L’ordinamento Cinese, dove la norma di riferimento per l’imitazione servile è l’art. 5.2 della legge contro la Concorrenza Sleale, prevede analogamente che, per l’applicabilità della fattispecie, la forma imitata sia distintiva e che l’atto di imitazione possa indurre in confusione il consumatore.
Al contrario della giurisprudenza italiana, quella Cinese, di fronte alla necessità di ampliare la protezione delle forme anche ai casi in cui non ricorra il rischio di confusione, ha continuato ad applicare rigidamente le norme, negando che ricorresse la fattispecie di concorrenza sleale.

Volendo fare degli esempi pratici che chiariscano la differente impostazione dei giudici Italiani e Cinesi, si pensi ad una recente decisione del Tribunale di Milano chiamato a pronunciarsi sulla presunta contraffazione di segni distintivi non registrati, sulla sussistenza di atti di concorrenza sleale e sulla violazione del diritto d’autore che a dire dell’attore copriva i suoi prodotti (ponti elevatori).

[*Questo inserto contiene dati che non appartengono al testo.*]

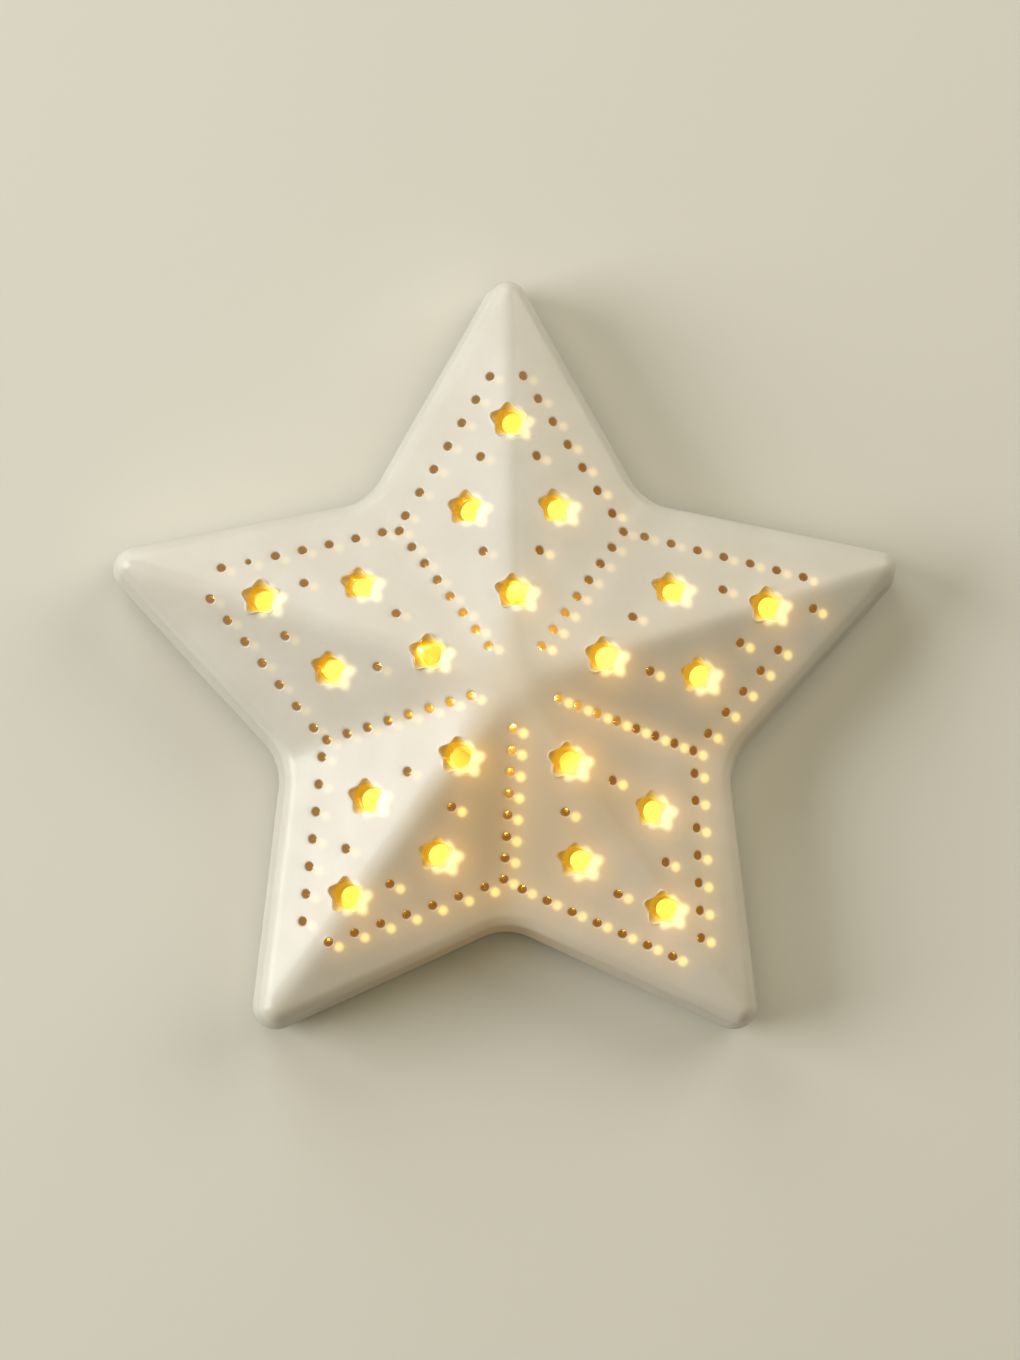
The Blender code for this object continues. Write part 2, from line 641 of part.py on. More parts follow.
def tealight(parent):
    """The LED tealight, standing in the tray's socket."""
    holder = empty("tealight_axis", (0, 0, RIM_HEIGHT), parent)
    wax = material("candle_wax_plastic", (0.86, 0.80, 0.66), 0.45)
    white = material("white_moulded_plastic", (0.80, 0.78, 0.72), 0.5)
    silicone = material("flame_silicone", (0.95, 0.72, 0.36), 0.35, transmission=0.6)
    epoxy = material("led_epoxy", (0.95, 0.80, 0.45), 0.15, transmission=0.7)
    laminate = material("board_laminate", (0.05, 0.20, 0.09), 0.4)
    steel = material("cell_steel", (0.62, 0.62, 0.60), 0.25, metallic=1.0)
    brass = material("contact_brass", (0.78, 0.60, 0.28), 0.3, metallic=1.0)
    dark = material("switch_plastic", (0.04, 0.04, 0.045), 0.45)
    red = material("wire_insulation", (0.45, 0.04, 0.03), 0.4)
    candle_shell(holder, wax)
    candle_floor(holder, white)
    flame_lens(holder, silicone)
    led(holder, epoxy)
    circuit_board(holder, laminate)
    battery_cell(holder, steel)
    battery_cover(holder, white)
    contacts(holder, brass)
    switch(holder, dark, dark)
    wire("switch_wire_1", holder, red, 1)
    wire("switch_wire_2", holder, red, -1)


def main():
    clear_scene()
    centre = empty("star_centre", (0, 0, 0))
    glaze = material("cream_glaze", (0.82, 0.78, 0.68), 0.2)
    felt = material("grey_felt", (0.30, 0.28, 0.25), 0.95)
    star_cover(centre, glaze)
    star_base(centre, glaze)
    felt_pads(centre, felt)
    tealight(centre)


main()
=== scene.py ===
"""Looks of the star tealight holder: glazed pierced cover, tray, felt pads and lit LED tealight.

Shapes are worked out in millimetres and become metres where a mesh is made. The frame's origin is the star's
centre on the table, +Z is up and +Y points along the first arm.
"""

import json
import math

import bmesh
import bpy
import numpy as np
from mathutils import Matrix, Vector, noise
from mathutils.geometry import delaunay_2d_cdt


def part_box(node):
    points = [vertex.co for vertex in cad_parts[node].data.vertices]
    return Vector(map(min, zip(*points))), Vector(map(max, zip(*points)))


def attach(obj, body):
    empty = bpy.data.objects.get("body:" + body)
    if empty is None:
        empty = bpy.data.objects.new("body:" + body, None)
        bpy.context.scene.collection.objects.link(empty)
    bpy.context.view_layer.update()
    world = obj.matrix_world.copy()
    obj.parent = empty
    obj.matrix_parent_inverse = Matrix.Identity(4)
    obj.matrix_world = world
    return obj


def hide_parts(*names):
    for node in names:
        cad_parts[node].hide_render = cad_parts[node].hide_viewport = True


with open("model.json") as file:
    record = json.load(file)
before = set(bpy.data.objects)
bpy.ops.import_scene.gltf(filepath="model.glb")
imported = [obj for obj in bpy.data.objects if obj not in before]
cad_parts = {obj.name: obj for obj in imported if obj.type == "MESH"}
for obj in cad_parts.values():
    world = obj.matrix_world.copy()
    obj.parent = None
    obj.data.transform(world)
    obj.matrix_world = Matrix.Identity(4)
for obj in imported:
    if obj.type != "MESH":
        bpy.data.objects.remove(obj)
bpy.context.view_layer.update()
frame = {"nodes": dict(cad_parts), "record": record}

MM = 0.001
NOISE_SEED = 1

noise.seed_set(NOISE_SEED)  # noise_vector is seeded from the clock otherwise, and no two runs would match


def box_mm(node):
    """Lowest and highest corner of a CAD node, in millimetres."""
    low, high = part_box(node)
    return np.array(low) / MM, np.array(high) / MM


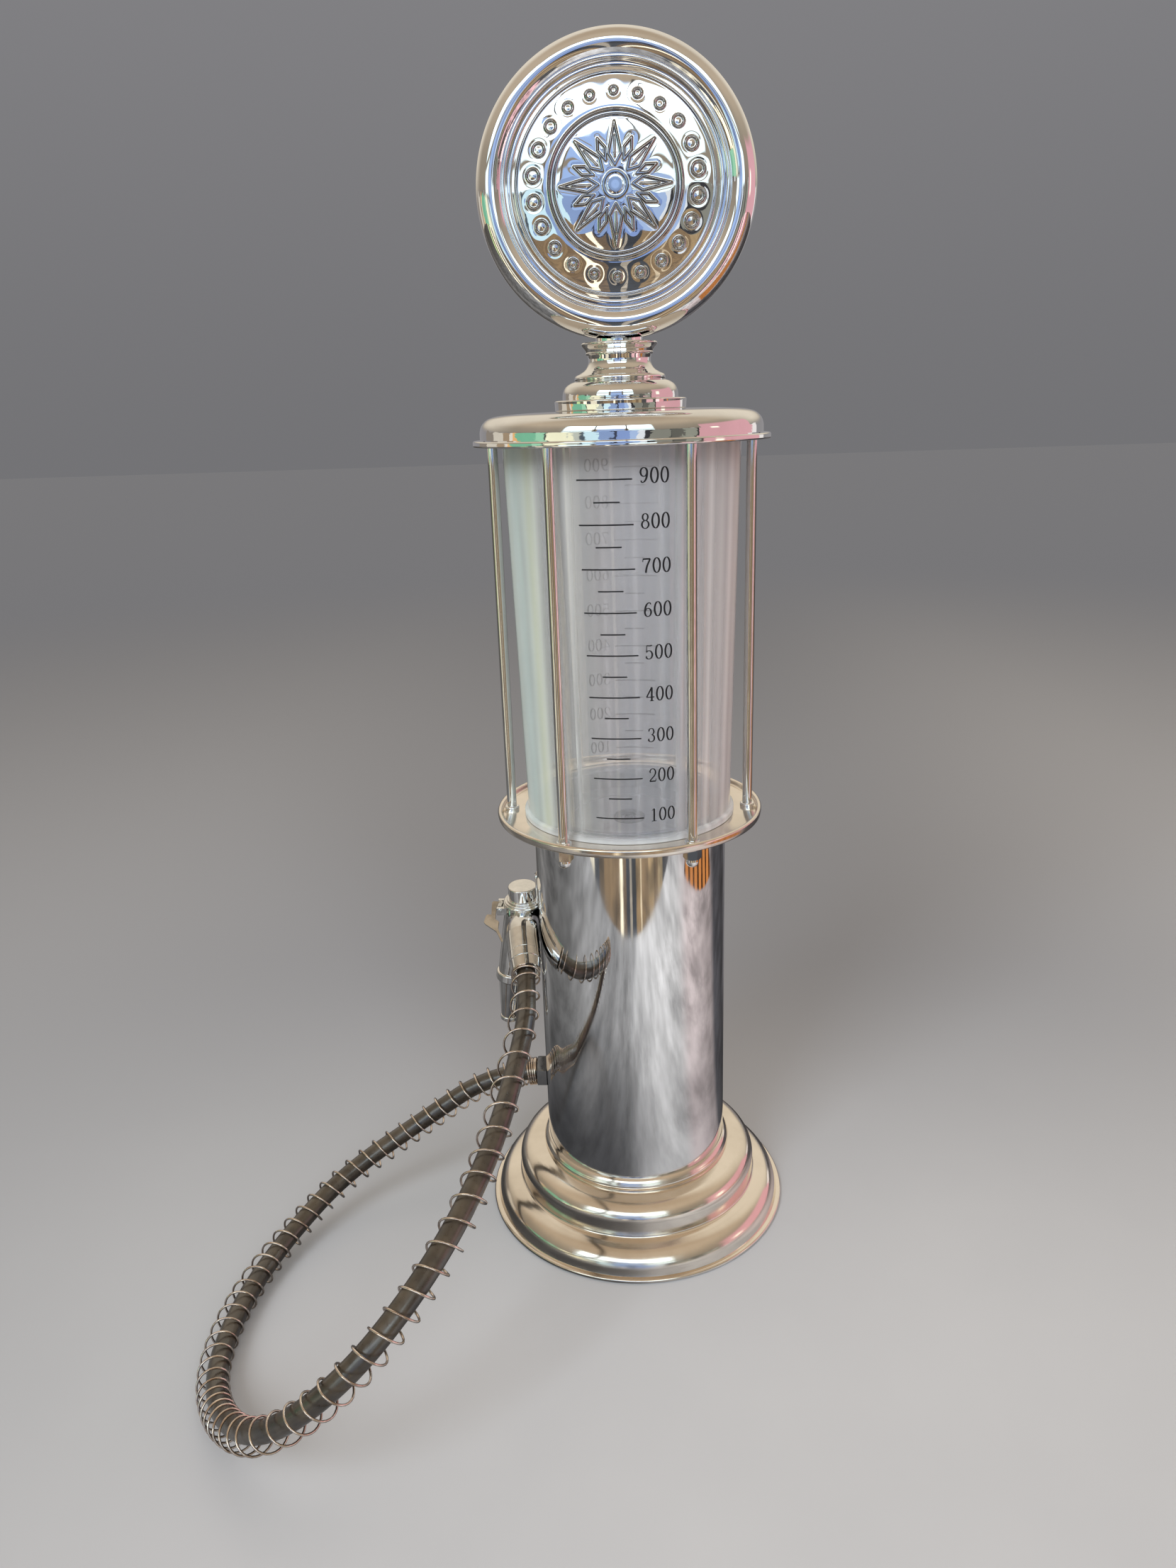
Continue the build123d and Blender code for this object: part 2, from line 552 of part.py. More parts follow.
# spout
sp_ring = Vector(*ROOT_B) + su * 4.6
spcol = rod_between(ROOT_B, (sp_ring.X, sp_ring.Y, sp_ring.Z), 8.0)
spcol = fillet(spcol.edges(), 0.9)
spcol -= root
spcol -= rod_between((ROOT_B[0] - su.X * 4, ROOT_B[1] - su.Y * 4, ROOT_B[2] - su.Z * 4), SPOUT_TIP, 2.6)
save("spout_nut", spcol)
q1 = Vector(*SPOUT_TIP) - su * 2.4
spout = rod_between((sp_ring.X, sp_ring.Y, sp_ring.Z), (q1.X, q1.Y, q1.Z), 6.7, 4.1)
lip = rod_between((q1.X, q1.Y, q1.Z), SPOUT_TIP, 4.4)
lip = fillet(lip.edges(), 0.6)
spout += lip
spout -= rod_between((sp_ring.X - su.X, sp_ring.Y - su.Y, sp_ring.Z - su.Z),
                     (SPOUT_TIP[0] + su.X, SPOUT_TIP[1] + su.Y, SPOUT_TIP[2] + su.Z), 2.6)
save("spout", spout)

# bail that hangs the nozzle on the hanger's tongue
BAIL_D = 7.9
bx = NX - er[0] * BAIL_D - et[0] * 0.6
by = NY - er[1] * BAIL_D - et[1] * 0.6
wr, rr, zt = 0.5, 2.9, 161.1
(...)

Ebbene, in tale decisione, i giudici italiani non hanno esitato a riconoscere l’imitazione servile anche in assenza di capacità distintiva delle forme imitate. La parte avversaria, infatti, attraverso la riproduzione di caratteristiche dei ponti elevatori dell’attrice, che non possono dirsi necessitate né funzionali, ma che al contrario appaiono arbitrarie e discrezionali (e che avrebbero ben potuto essere facilmente variate), a dire dei giudici italiani, ha costituito imitazione dei prodotti e dei segni distintivi azionati.

In un caso analogo sono stati chiamati a pronunciarsi i giudici della Corte Popolare di Shangai, i quali oltre ad aver ritenuto le prove prodotte insufficienti per il riconoscimento della notorietà della forma, si sono espressi negativamente anche sulla sussistenza dell’imitazione servile. La Corte ha, infatti, ritenuto che le decorazioni del prodotto (sensore laser per il controllo del filo) non fossero sufficientemente particolari e dimostrassero una scarsa creatività e per questo non le ha ritenute proteggibili come privilegio esclusivo dell’attore.

Contrariamente, il rischio sarebbe stato di restringere irrimediabilmente la concorrenza nel settore di riferimento, a danno dell’innovazione, e non avendo il prodotto raggiunto un adeguato livello di popolarità non è stato ritenuto sussistente un rischio di confusione.

In estrema sintesi, ed alla luce di tutto quanto sin qui detto, è più semplice ottenere protezione per una forma non registrata in Italia, grazie all’iper-protezionismo dei giudici, piuttosto che in Cina dove i giudici sono molto più rigidi nell’applicazione letterale delle norme.